Since these developments we have continued our commitment to deliver instruments which are unsurpassed in performance. The results speak for themselves, and we invite you to learn more. We also freely share customers closest to you, so you can ask our customers about our reputation.

Could you please explain the basic principle of how nuclear magnetic resonance (NMR) spectroscopy works?

In absorption spectroscopy,one shines light on a sample and a chromophore absorbs specific wavelengths of light and the instrument creates a plot of absorbance versus wavelength. The absorbance reading reflects the concentration of the chromophore, based on the molar absorptivity of the chromophore, which we can determine using Beer's Law. Here the sample is absorbing the light energy to effect the electronic transition and the detector directly detects the frequency specific light intensity.

A second analog is fluorescence spectroscopy which is similar to magnetic resonance because it involves absorption of light and its subsequent radiation. In fluorescence a sample can be excited by a wide (Xe lamp) or narrow-band (laser) light source. The excited electronic state relaxes and emits a photon and the wavelength of the photon's energy (wavelength) is specific to many parameters which can allow for quantitation and identification of the chromophore. Here the sample is emitting light (photon) and the detector (usually perpendicular to the exciting source) detects the light emitted from the sample.

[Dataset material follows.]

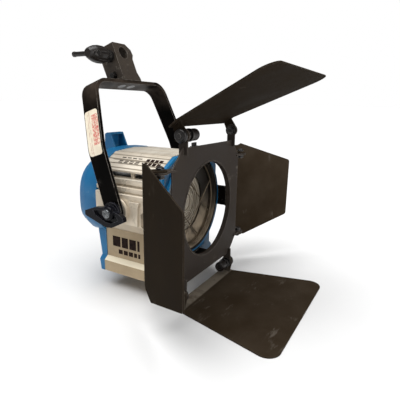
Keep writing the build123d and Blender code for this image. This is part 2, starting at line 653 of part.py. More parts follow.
def top_catch():
    """Sprung catch on the housing roof that holds the lens door shut."""
    x0, x1 = CATCH_X - 5.2, CATCH_X + 5.2
    arm = box(x0, x1, 24.6, 40.5, 71.6, 73.4)
    hook = box(x0, x1, 24.6, 27.4, 67.9, 73.4)
    grip = box(x0, x1, 38.6, 40.5, 71.6, 79)
    eye = rod((x0, 38, 72.4), (x1, 38, 72.4), 2.0)
    return arm + hook + grip + eye - rod((x0 - 4, 38, 72.4), (x1 + 4, 38, 72.4), 1.26)


def catch_base():
    """Riveted saddle and hinge pin of the roof catch."""
    def roof(x):
        return 70 - x * 2.5 / 37
    x0, x1 = CATCH_X - 8.5, CATCH_X + 8.5
    b = prism_y([(x0, roof(x0)), (x1, roof(x1)), (x1, 69.8), (x0, 69.8)], 34, 42)
    for s in (-1, 1):
        xa, xb = sorted((CATCH_X + s * 5.8, CATCH_X + s * 7.6))
        b += box(xa, xb, 34.5, 41.5, 69, 74.4)
    return b + rod((CATCH_X - 7.6, 38, 72.4), (CATCH_X + 7.6, 38, 72.4), 1.2)


# ---------------------------------------------------------------- barn doors
def octagon():
    w, h = PLATE_W, PLATE_H
    return [(w, 60), (62, h), (-62, h), (-w, 60), (-w, -60), (-62, -h), (62, -h), (w, -60)]


def frame_lugs():
    """Eight lugs, two per side, bent square to the plate, with hinge holes."""
    lugs = None
    for s in (-1, 1):
        for a in (-1, 1):
            x0, x1 = sorted((a * 58.6, a * 60.6))
            lug = box(x0, x1, -5.5, 5.5, min(s * 74, s * HINGE_Z), max(s * 74, s * HINGE_Z))
            lug += rod((x0, 0, s * HINGE_Z), (x1, 0, s * HINGE_Z), 8)
            lug -= rod((x0 - 5, 0, s * HINGE_Z), (x1 + 5, 0, s * HINGE_Z), HOLE_R)
            lugs = lug if lugs is None else lugs + lug
            side = box(min(s * 76, s * HINGE_X), max(s * 76, s * HINGE_X), -2.5, 8.5, x0, x1)
            side += rod((s * HINGE_X, HINGE_XY, x0), (s * HINGE_X, HINGE_XY, x1), 8)
            side -= rod((s * HINGE_X, HINGE_XY, x0 - 5), (s * HINGE_X, HINGE_XY, x1 + 5), HOLE_R)
            lugs += side
    return lugs


def door_frame():
    """Folded barn-door plate with a rim round its opening."""
    p = prism_y(octagon(), PLATE_Y0, PLATE_Y1)
    p += rod((0, PLATE_Y0 - 0.6, 0), (0, 3.6, 0), OPEN_R + 1.4)
    p += frame_lugs()
    return p - rod((0, -20, 0), (0, 20, 0), OPEN_R)


def door_disc():
    """Rear disc that turns in the accessory ears."""
    return rod((0, 3.6, 0), (0, 5.0, 0), DISC_R) - rod((0, 0, 0), (0, 9, 0), OPEN_R)


def hinge_axes():
    """Centre of each leaf hinge and its direction along the pin, outwards, and whether it clamps.

    The upper leaf clamps at its left hinge and the lower leaf at its right one."""
    axes = []
    for s in (-1, 1):
        for a in (-1, 1):
            axes.append(((0, 0, s * HINGE_Z), (a, 0, 0), s != a))
            axes.append(((s * HINGE_X, HINGE_XY, 0), (0, 0, a), False))
    return axes


def along(axis, t0, t1, r):
    (x, y, z), (dx, dy, dz), _ = axis
    return rod((x + dx * t0, y + dy * t0, z + dz * t0), (x + dx * t1, y + dy * t1, z + dz * t1), r)


def hinge_screws():
    """Eight hinge screws: two long ones with broad domed heads, six short ones with small heads."""
    screws = []
    for ax in hinge_axes():
        point, direction, clamps = ax
        r, t, start = (7.8, 68.4, 37) if clamps else (4.6, 66.0, 53.4)
        head = along(ax, 63.3, t, r)
        rim = head.edges().filter_by(GeomType.CIRCLE).sort_by(Axis(point, direction))[-1]
        head = fillet(rim, 0.4 * r)
        screws.append(head + along(ax, start, 64, BOLT_R) + along(ax, t - 0.2, t + 0.8, 2.6))
    return Compound(children=screws)


def hinge_collars():
    """Spring collars under the two clamping knobs and plain nuts on the six short screws."""
    collars = []
    for ax in hinge_axes():
        if ax[2]:
            c = along(ax, 48.2, 50.6, 7.4) + along(ax, 50.6, 56.4, 5.0) + along(ax, 56.4, 58.5, 7.0)
        else:
            c = along(ax, 54.0, 57.6, 4.6) + along(ax, 57.6, 58.5, 5.6)
        collars.append(c - along(ax, 40, 60, HOLE_R))
    return Compound(children=collars)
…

So now we move to Magnetic Resonance which requires first and foremost, a magnetic field to "polarize the spins".  Certain elements have odd numbers of protons and neutrons, for example, ¹H has a single proton and has the property of "spin". On the other hand, ¹²C, has an even number of protons and and even number of protons and neutrons and therefore, has no spin, so there is no NMR phenomenon observable on ¹²C Fortunately, carbon has a stable isotope of ¹³C with an odd number of neutrons and an even number of protons, so ¹³C has the property of spin.  Additionally, the electron also has the property of spin and plays an enormous role in the richness of NMR spectroscopy.

When you place a spinning charge (¹H or ¹³C) in a magnetic field, it precesses about the field axis. The frequency of the precession is determined by the strength of the magnetic field and the "gyromagnetic ratio" which is a constant for every isotope. The frequency of the precession for the magnetic field strengths produced by permanent magnets can be as high 90 MHz which is a field strength of 2.1 Telsa. So we can think about the NMR experiment similar to a fluorescence experiment where the sample is immersed in a magnetic field to achieve the initial polarization.

We can "excite" the spins which are precessing in the magnetic field with a radiofrequency field equal to the frequency of precession.  In a simplistic way we freeze the precessing spin and replace it with a vector which is aligned with the magnetic field.  When we apply a short burst of radiofrequency field to the spins, the spin rotates such that it is perpendicular to the applied field, this is the "excited state".

After we turn off the radiofrequency field, the spin returns to the ground state, but it also emits a signal which is then detected by the antenna and the signal is recorded using a computer.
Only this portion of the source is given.